- Exercise aim
Every line below should be repeated exactly.

- Data supplied
[start]

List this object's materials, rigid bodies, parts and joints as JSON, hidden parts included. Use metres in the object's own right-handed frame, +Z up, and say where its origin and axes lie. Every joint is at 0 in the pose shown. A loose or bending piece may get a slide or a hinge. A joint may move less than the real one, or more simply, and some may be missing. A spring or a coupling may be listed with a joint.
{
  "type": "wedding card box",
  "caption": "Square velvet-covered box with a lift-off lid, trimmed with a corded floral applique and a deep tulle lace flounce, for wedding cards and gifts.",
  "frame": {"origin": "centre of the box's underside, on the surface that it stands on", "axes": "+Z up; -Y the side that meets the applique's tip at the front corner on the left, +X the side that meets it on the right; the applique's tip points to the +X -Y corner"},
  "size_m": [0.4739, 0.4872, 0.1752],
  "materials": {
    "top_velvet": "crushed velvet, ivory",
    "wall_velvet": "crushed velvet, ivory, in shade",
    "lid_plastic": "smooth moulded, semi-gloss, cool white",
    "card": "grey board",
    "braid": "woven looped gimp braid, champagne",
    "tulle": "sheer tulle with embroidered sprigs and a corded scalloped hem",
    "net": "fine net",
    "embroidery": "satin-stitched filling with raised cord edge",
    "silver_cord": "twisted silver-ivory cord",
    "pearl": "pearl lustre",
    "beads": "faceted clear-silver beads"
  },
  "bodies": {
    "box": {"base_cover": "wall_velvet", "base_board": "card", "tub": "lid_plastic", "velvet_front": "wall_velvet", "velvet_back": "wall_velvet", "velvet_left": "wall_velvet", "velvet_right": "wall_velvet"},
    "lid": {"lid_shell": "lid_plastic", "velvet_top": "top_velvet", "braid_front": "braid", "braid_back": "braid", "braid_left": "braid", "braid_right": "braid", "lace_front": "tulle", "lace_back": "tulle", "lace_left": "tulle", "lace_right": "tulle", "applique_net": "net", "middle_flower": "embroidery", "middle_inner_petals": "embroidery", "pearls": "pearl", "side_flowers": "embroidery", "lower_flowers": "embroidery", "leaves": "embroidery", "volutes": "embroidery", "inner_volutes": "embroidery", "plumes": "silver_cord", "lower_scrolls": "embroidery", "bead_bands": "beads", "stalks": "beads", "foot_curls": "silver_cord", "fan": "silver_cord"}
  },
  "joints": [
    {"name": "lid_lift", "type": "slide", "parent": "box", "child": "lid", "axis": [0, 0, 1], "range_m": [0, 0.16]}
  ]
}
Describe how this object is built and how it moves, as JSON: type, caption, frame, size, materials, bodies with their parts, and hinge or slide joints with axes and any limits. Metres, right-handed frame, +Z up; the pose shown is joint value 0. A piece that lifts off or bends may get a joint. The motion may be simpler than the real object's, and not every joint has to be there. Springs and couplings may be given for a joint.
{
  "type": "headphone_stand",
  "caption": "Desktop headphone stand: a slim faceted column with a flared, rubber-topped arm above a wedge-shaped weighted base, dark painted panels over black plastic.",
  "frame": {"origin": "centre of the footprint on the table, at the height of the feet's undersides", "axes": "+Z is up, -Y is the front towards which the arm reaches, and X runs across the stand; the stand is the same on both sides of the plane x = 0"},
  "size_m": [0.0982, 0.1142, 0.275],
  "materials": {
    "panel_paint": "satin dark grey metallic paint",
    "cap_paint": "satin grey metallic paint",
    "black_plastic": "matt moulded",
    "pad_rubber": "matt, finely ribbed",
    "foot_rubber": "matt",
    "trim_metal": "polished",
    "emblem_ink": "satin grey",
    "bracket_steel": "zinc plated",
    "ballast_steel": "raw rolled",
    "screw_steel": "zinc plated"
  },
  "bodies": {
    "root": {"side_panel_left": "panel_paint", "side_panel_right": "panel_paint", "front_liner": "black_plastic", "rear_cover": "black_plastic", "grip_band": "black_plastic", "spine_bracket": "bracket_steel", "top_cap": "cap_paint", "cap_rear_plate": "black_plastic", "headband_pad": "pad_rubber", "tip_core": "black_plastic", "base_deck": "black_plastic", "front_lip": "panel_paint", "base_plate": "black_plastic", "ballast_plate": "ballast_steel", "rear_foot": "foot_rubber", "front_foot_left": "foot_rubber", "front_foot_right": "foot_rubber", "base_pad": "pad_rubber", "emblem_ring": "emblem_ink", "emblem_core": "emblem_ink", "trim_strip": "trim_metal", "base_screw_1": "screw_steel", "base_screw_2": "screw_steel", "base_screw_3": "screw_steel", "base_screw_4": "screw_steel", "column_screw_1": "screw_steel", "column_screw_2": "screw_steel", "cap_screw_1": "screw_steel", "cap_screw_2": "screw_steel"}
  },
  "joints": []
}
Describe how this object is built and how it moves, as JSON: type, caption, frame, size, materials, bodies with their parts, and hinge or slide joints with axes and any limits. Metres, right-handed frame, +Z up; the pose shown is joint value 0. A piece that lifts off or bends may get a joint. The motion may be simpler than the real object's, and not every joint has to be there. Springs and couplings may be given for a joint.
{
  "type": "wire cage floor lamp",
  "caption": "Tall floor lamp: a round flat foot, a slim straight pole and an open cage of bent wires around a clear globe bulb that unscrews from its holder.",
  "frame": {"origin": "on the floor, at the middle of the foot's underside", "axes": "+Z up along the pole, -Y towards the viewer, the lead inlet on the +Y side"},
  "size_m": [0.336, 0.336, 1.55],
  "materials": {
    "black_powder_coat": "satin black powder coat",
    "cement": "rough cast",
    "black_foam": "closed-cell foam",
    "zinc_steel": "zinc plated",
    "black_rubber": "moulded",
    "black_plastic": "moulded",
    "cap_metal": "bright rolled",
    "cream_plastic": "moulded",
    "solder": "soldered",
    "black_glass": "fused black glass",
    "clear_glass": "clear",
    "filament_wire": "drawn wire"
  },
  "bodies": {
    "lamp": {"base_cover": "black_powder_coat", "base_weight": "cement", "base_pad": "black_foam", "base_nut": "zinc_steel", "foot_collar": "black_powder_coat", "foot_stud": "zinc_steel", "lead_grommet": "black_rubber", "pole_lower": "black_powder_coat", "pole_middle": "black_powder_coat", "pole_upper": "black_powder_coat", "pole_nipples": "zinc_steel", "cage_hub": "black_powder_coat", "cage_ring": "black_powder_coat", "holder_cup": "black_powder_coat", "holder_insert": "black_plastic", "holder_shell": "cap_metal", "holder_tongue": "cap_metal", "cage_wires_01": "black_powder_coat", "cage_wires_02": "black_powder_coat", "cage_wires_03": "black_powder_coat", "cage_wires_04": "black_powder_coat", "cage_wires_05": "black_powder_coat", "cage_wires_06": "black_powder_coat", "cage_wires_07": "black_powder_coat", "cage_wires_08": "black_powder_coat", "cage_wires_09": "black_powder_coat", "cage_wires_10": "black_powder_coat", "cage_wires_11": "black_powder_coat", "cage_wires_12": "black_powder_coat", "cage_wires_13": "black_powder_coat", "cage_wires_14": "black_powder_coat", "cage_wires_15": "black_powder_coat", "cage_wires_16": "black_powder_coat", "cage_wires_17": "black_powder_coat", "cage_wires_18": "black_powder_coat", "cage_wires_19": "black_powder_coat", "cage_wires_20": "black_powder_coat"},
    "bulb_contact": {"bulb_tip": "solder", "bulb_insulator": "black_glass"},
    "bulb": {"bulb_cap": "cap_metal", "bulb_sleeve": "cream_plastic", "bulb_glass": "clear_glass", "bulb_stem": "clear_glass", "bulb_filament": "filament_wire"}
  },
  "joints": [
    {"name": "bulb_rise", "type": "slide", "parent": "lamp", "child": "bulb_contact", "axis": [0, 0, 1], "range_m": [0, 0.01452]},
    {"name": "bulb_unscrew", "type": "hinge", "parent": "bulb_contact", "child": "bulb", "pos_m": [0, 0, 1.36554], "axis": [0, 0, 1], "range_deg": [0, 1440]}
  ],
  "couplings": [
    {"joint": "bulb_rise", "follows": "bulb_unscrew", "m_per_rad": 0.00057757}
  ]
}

[end]

- Complete response
List this object's materials, rigid bodies, parts and joints as JSON, hidden parts included. Use metres in the object's own right-handed frame, +Z up, and say where its origin and axes lie. Every joint is at 0 in the pose shown. A loose or bending piece may get a slide or a hinge. A joint may move less than the real one, or more simply, and some may be missing. A spring or a coupling may be listed with a joint.
{
  "type": "wedding card box",
  "caption": "Square velvet-covered box with a lift-off lid, trimmed with a corded floral applique and a deep tulle lace flounce, for wedding cards and gifts.",
  "frame": {"origin": "centre of the box's underside, on the surface that it stands on", "axes": "+Z up; -Y the side that meets the applique's tip at the front corner on the left, +X the side that meets it on the right; the applique's tip points to the +X -Y corner"},
  "size_m": [0.4739, 0.4872, 0.1752],
  "materials": {
    "top_velvet": "crushed velvet, ivory",
    "wall_velvet": "crushed velvet, ivory, in shade",
    "lid_plastic": "smooth moulded, semi-gloss, cool white",
    "card": "grey board",
    "braid": "woven looped gimp braid, champagne",
    "tulle": "sheer tulle with embroidered sprigs and a corded scalloped hem",
    "net": "fine net",
    "embroidery": "satin-stitched filling with raised cord edge",
    "silver_cord": "twisted silver-ivory cord",
    "pearl": "pearl lustre",
    "beads": "faceted clear-silver beads"
  },
  "bodies": {
    "box": {"base_cover": "wall_velvet", "base_board": "card", "tub": "lid_plastic", "velvet_front": "wall_velvet", "velvet_back": "wall_velvet", "velvet_left": "wall_velvet", "velvet_right": "wall_velvet"},
    "lid": {"lid_shell": "lid_plastic", "velvet_top": "top_velvet", "braid_front": "braid", "braid_back": "braid", "braid_left": "braid", "braid_right": "braid", "lace_front": "tulle", "lace_back": "tulle", "lace_left": "tulle", "lace_right": "tulle", "applique_net": "net", "middle_flower": "embroidery", "middle_inner_petals": "embroidery", "pearls": "pearl", "side_flowers": "embroidery", "lower_flowers": "embroidery", "leaves": "embroidery", "volutes": "embroidery", "inner_volutes": "embroidery", "plumes": "silver_cord", "lower_scrolls": "embroidery", "bead_bands": "beads", "stalks": "beads", "foot_curls": "silver_cord", "fan": "silver_cord"}
  },
  "joints": [
    {"name": "lid_lift", "type": "slide", "parent": "box", "child": "lid", "axis": [0, 0, 1], "range_m": [0, 0.16]}
  ]
}
Describe how this object is built and how it moves, as JSON: type, caption, frame, size, materials, bodies with their parts, and hinge or slide joints with axes and any limits. Metres, right-handed frame, +Z up; the pose shown is joint value 0. A piece that lifts off or bends may get a joint. The motion may be simpler than the real object's, and not every joint has to be there. Springs and couplings may be given for a joint.
{
  "type": "headphone_stand",
  "caption": "Desktop headphone stand: a slim faceted column with a flared, rubber-topped arm above a wedge-shaped weighted base, dark painted panels over black plastic.",
  "frame": {"origin": "centre of the footprint on the table, at the height of the feet's undersides", "axes": "+Z is up, -Y is the front towards which the arm reaches, and X runs across the stand; the stand is the same on both sides of the plane x = 0"},
  "size_m": [0.0982, 0.1142, 0.275],
  "materials": {
    "panel_paint": "satin dark grey metallic paint",
    "cap_paint": "satin grey metallic paint",
    "black_plastic": "matt moulded",
    "pad_rubber": "matt, finely ribbed",
    "foot_rubber": "matt",
    "trim_metal": "polished",
    "emblem_ink": "satin grey",
    "bracket_steel": "zinc plated",
    "ballast_steel": "raw rolled",
    "screw_steel": "zinc plated"
  },
  "bodies": {
    "root": {"side_panel_left": "panel_paint", "side_panel_right": "panel_paint", "front_liner": "black_plastic", "rear_cover": "black_plastic", "grip_band": "black_plastic", "spine_bracket": "bracket_steel", "top_cap": "cap_paint", "cap_rear_plate": "black_plastic", "headband_pad": "pad_rubber", "tip_core": "black_plastic", "base_deck": "black_plastic", "front_lip": "panel_paint", "base_plate": "black_plastic", "ballast_plate": "ballast_steel", "rear_foot": "foot_rubber", "front_foot_left": "foot_rubber", "front_foot_right": "foot_rubber", "base_pad": "pad_rubber", "emblem_ring": "emblem_ink", "emblem_core": "emblem_ink", "trim_strip": "trim_metal", "base_screw_1": "screw_steel", "base_screw_2": "screw_steel", "base_screw_3": "screw_steel", "base_screw_4": "screw_steel", "column_screw_1": "screw_steel", "column_screw_2": "screw_steel", "cap_screw_1": "screw_steel", "cap_screw_2": "screw_steel"}
  },
  "joints": []
}
Describe how this object is built and how it moves, as JSON: type, caption, frame, size, materials, bodies with their parts, and hinge or slide joints with axes and any limits. Metres, right-handed frame, +Z up; the pose shown is joint value 0. A piece that lifts off or bends may get a joint. The motion may be simpler than the real object's, and not every joint has to be there. Springs and couplings may be given for a joint.
{
  "type": "wire cage floor lamp",
  "caption": "Tall floor lamp: a round flat foot, a slim straight pole and an open cage of bent wires around a clear globe bulb that unscrews from its holder.",
  "frame": {"origin": "on the floor, at the middle of the foot's underside", "axes": "+Z up along the pole, -Y towards the viewer, the lead inlet on the +Y side"},
  "size_m": [0.336, 0.336, 1.55],
  "materials": {
    "black_powder_coat": "satin black powder coat",
    "cement": "rough cast",
    "black_foam": "closed-cell foam",
    "zinc_steel": "zinc plated",
    "black_rubber": "moulded",
    "black_plastic": "moulded",
    "cap_metal": "bright rolled",
    "cream_plastic": "moulded",
    "solder": "soldered",
    "black_glass": "fused black glass",
    "clear_glass": "clear",
    "filament_wire": "drawn wire"
  },
  "bodies": {
    "lamp": {"base_cover": "black_powder_coat", "base_weight": "cement", "base_pad": "black_foam", "base_nut": "zinc_steel", "foot_collar": "black_powder_coat", "foot_stud": "zinc_steel", "lead_grommet": "black_rubber", "pole_lower": "black_powder_coat", "pole_middle": "black_powder_coat", "pole_upper": "black_powder_coat", "pole_nipples": "zinc_steel", "cage_hub": "black_powder_coat", "cage_ring": "black_powder_coat", "holder_cup": "black_powder_coat", "holder_insert": "black_plastic", "holder_shell": "cap_metal", "holder_tongue": "cap_metal", "cage_wires_01": "black_powder_coat", "cage_wires_02": "black_powder_coat", "cage_wires_03": "black_powder_coat", "cage_wires_04": "black_powder_coat", "cage_wires_05": "black_powder_coat", "cage_wires_06": "black_powder_coat", "cage_wires_07": "black_powder_coat", "cage_wires_08": "black_powder_coat", "cage_wires_09": "black_powder_coat", "cage_wires_10": "black_powder_coat", "cage_wires_11": "black_powder_coat", "cage_wires_12": "black_powder_coat", "cage_wires_13": "black_powder_coat", "cage_wires_14": "black_powder_coat", "cage_wires_15": "black_powder_coat", "cage_wires_16": "black_powder_coat", "cage_wires_17": "black_powder_coat", "cage_wires_18": "black_powder_coat", "cage_wires_19": "black_powder_coat", "cage_wires_20": "black_powder_coat"},
    "bulb_contact": {"bulb_tip": "solder", "bulb_insulator": "black_glass"},
    "bulb": {"bulb_cap": "cap_metal", "bulb_sleeve": "cream_plastic", "bulb_glass": "clear_glass", "bulb_stem": "clear_glass", "bulb_filament": "filament_wire"}
  },
  "joints": [
    {"name": "bulb_rise", "type": "slide", "parent": "lamp", "child": "bulb_contact", "axis": [0, 0, 1], "range_m": [0, 0.01452]},
    {"name": "bulb_unscrew", "type": "hinge", "parent": "bulb_contact", "child": "bulb", "pos_m": [0, 0, 1.36554], "axis": [0, 0, 1], "range_deg": [0, 1440]}
  ],
  "couplings": [
    {"joint": "bulb_rise", "follows": "bulb_unscrew", "m_per_rad": 0.00057757}
  ]
}